Attunity RepliWeb for Enterprise File Replication
Attunity RepliWeb for Enterprise File Replication (EFR) deals with a vital aspect of big data – how to replicate huge stores of data. Its purpose is to easily replicate data files to, from and between Apache Hadoop data sets. Matt Benati, Vice President of Global Marketing at Attunity explained that the Hadoop platform is made to consume only very large volumes of data. However, some enterprises may have smaller segments of data they need to merge with their big data for more accurate analytics. Attunity helps these companies to move both big and small data sets from various sources into Hadoop.

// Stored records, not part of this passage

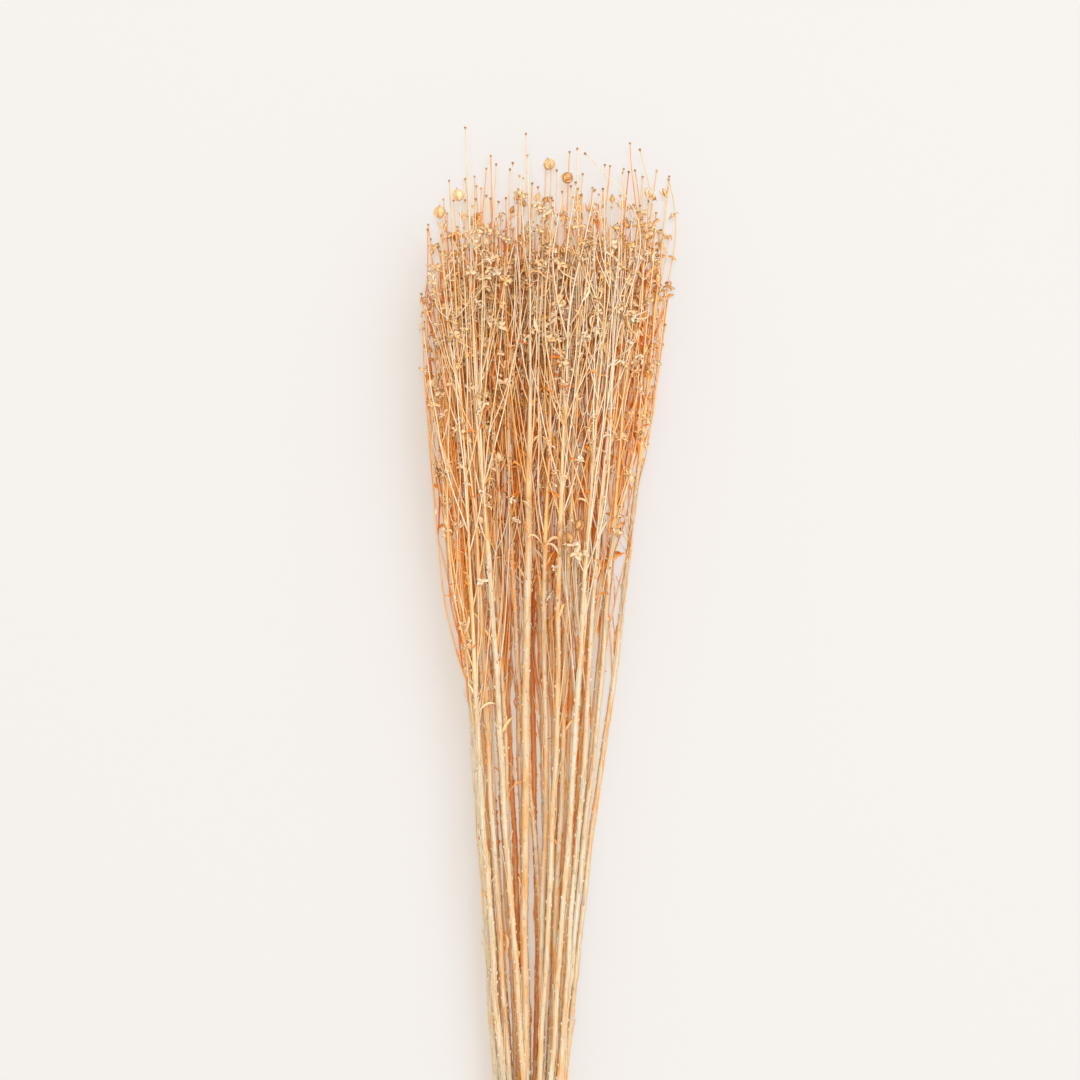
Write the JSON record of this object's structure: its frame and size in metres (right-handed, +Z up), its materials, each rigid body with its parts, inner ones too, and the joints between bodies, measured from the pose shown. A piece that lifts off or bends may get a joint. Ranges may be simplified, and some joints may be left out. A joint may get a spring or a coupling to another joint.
{
  "type": "bunch of dried flax",
  "caption": "Bunch of bleached, dried flax lying flat, its straight straw stems tied near the cut ends and branching into loose heads of fine stalks with small knobs and capsules.",
  "frame": {"origin": "on the table, under the middle of the bunch's box", "axes": "+Y along the bunch from the cut ends to the tips, +X across the bunch, +Z up from the table"},
  "size_m": [0.1301, 0.59, 0.0486],
  "materials": {
    "bleached_straw": "bleached dry plant straw, satin, pale cream with small leaf scars",
    "dried_stalks": "dry plant stalks and papery cups, matt, cream outside and amber inside the bunch",
    "tie_rubber": "plain tan elastic band, matt"
  },
  "bodies": {
    "root": {"stem_01": "bleached_straw", "seed_head_01": "dried_stalks", "stem_02": "bleached_straw", "seed_head_02": "dried_stalks", "stem_03": "bleached_straw", "seed_head_03": "dried_stalks", "stem_04": "bleached_straw", "seed_head_04": "dried_stalks", "stem_05": "bleached_straw", "seed_head_05": "dried_stalks", "stem_06": "bleached_straw", "seed_head_06": "dried_stalks", "stem_07": "bleached_straw", "seed_head_07": "dried_stalks", "stem_08": "bleached_straw", "seed_head_08": "dried_stalks", "stem_09": "bleached_straw", "seed_head_09": "dried_stalks", "stem_10": "bleached_straw", "seed_head_10": "dried_stalks", "stem_11": "bleached_straw", "seed_head_11": "dried_stalks", "stem_12": "bleached_straw", "seed_head_12": "dried_stalks", "stem_13": "bleached_straw", "seed_head_13": "dried_stalks", "stem_14": "bleached_straw", "seed_head_14": "dried_stalks", "stem_15": "bleached_straw", "seed_head_15": "dried_stalks", "stem_16": "bleached_straw", "seed_head_16": "dried_stalks", "stem_17": "bleached_straw", "seed_head_17": "dried_stalks", "stem_18": "bleached_straw", "seed_head_18": "dried_stalks", "stem_19": "bleached_straw", "seed_head_19": "dried_stalks", "stem_20": "bleached_straw", "seed_head_20": "dried_stalks", "stem_21": "bleached_straw", "seed_head_21": "dried_stalks", "stem_22": "bleached_straw", "seed_head_22": "dried_stalks", "stem_23": "bleached_straw", "seed_head_23": "dried_stalks", "stem_24": "bleached_straw", "seed_head_24": "dried_stalks", "stem_25": "bleached_straw", "seed_head_25": "dried_stalks", "stem_26": "bleached_straw", "seed_head_26": "dried_stalks", "stem_27": "bleached_straw", "seed_head_27": "dried_stalks", "stem_28": "bleached_straw", "seed_head_28": "dried_stalks", "stem_29": "bleached_straw", "seed_head_29": "dried_stalks", "tie_band": "tie_rubber"}
  },
  "joints": []
}
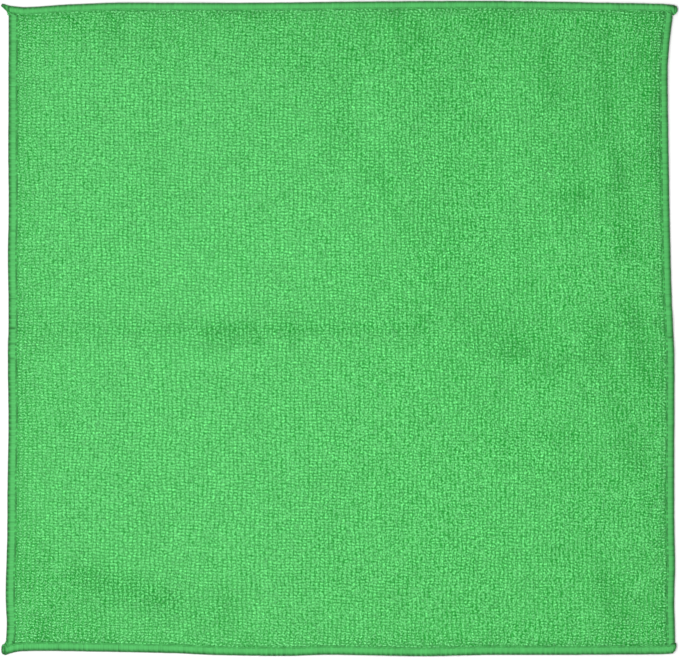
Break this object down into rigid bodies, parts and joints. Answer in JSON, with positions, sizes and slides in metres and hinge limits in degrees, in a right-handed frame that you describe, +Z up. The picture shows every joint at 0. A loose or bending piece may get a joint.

“Moving data over WAN in a timely fashion is difficult,” added Benati. “Attunity’s in-memory stream processing capabilities and technology optimizations make moving big data easy – whether on premises or in the cloud.”
The open source distribution of Hadoop does not include many security capabilities. That’s where commercial distributions come in. They will often add features such as access control and logging. “Shadoop introduces role-based access control to a Hadoop cluster, audit log capabilities and Kerberos authentication,” explained Scott Crawford, an analyst at Enterprise Management Associates.
IBM InfoSphere Guardium
Crawford noted that the existing market of database security solutions is aware (as is the larger data management market) of the changes to their space being wrought by big data, but so far there are not yet many approaches that attack big data challenges. But that is beginning to change.
IBM is one of the early ones out of the gate. “IBM InfoSphere Guardium has introduced tools for securing Big Data environment,” said Crawford.